El monumento más grande y lujoso del San Francisco fue la capilla de la familia Uruñuela (aún enhiesta), ricos comerciantes de origen hispano. En ella descansarán a partir de 1903 don Constantino Uruñuela, doña Luz Elliot de Uruñuela, doña Agustina Elliot y don Nicolás B. Uruñuela. Este último será presidente municipal de Acapulco en 1910 y más tarde diputado local.

Juan R. Escudero

El 21 de diciembre de 1927 es otra fecha aciaga para Acapulco. El asesinato del presidente municipal Juan R. Escudero junto con sus hermanos Francisco y Felipe, conturba al puerto y al país entero. Su sepelio en el panteón de San Francisco será una muestra impresionante de dolor popular. Nuestro máximo héroe civil será trasladado en los años 80 a la Rotonda de las Personas Ilustres en Tlacopanocha. Sus hermanos siguen ahí.

Más acapulqueños

El doctor Roberto S. Posada falleció el 11 de octubre de 1897 y un Acapulco dolido lo lloró reconociendo su entrega al servicio de los más necesitados. Su nombre lo lleva la calle donde estuvo ubicado su consultorio.

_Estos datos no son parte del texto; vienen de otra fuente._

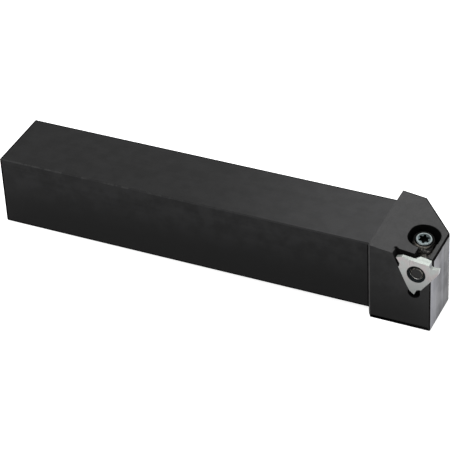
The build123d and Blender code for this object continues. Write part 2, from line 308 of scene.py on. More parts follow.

Pablo G. Bermúdez (1901), Aarón Simón Funes (1901), Bolo Von Glumer, padre de la notable educadora acapulqueña Bertha (1902); Carlos Adame, padre del homónimo primer cronista de Acapulco (1909); Guadalupe Sutter (1916); Antonio Pintos Sierra, alcalde de Acapulco hasta en cinco ocasiones (1919); Rodolfo Neri, ex gobernador de Guerrero (1921); coronel Valeriano Vidales, autor con su hermano Amadeo del Plan de El Veladero (1922); Carmen Álvarez (1932); Ramona viuda de Pegueros (1935); Benicha Tellechea (1937); Aristeo Lobato (1942); Amador Estrada (1942); Andrés García ( 1942); José Sabah (1943).

Felipe Valle

El maestro Felipe Valle, notable educador colimense, ex gobernador de Colima y alcalde de Acapulco (1928); Reginaldo Sutter (1941); Isauro Polanco, destacado violinista y director de orquesta (1945); doña Vicenta Paco de Diego, tronco de una gran familia acapulqueña (1943); Ludwig, Hermilio y Lourdes Walton, bisabuelo, abuelo y hermana de Luis Walton Aburto; Emilio Casis (1924); Ramiro de la O Téllez (1946).

María de la O

Fue la de doña María de la O la última inhumación en el panteón de San Francisco, no obstante tener el osario casi una década fuera de servicio. Se cumplirá el deseo de la dama de descansar junto a su esposo Antonio Rodríguez Castañón. Veinte años más tarde la separarán de él para llevarla a la Rotonda de las Personas Ilustres, de Tlacopanocha.

Las Cruces

Cuando el alcalde José Ventura Neri pone en servicio en1947 el cementerio de Las Cruces, sufre el rechazo popular por su ubicación. “Está en el quinto infierno”, acusaba la gente. El de San Francisco alargará entonces su existencia hasta la sobresaturación. El primer habitante de Las Cruces será también un menor, el niño Antonio Canales Ramos, de seis meses, hijito del doctor Arturo Canales y señora.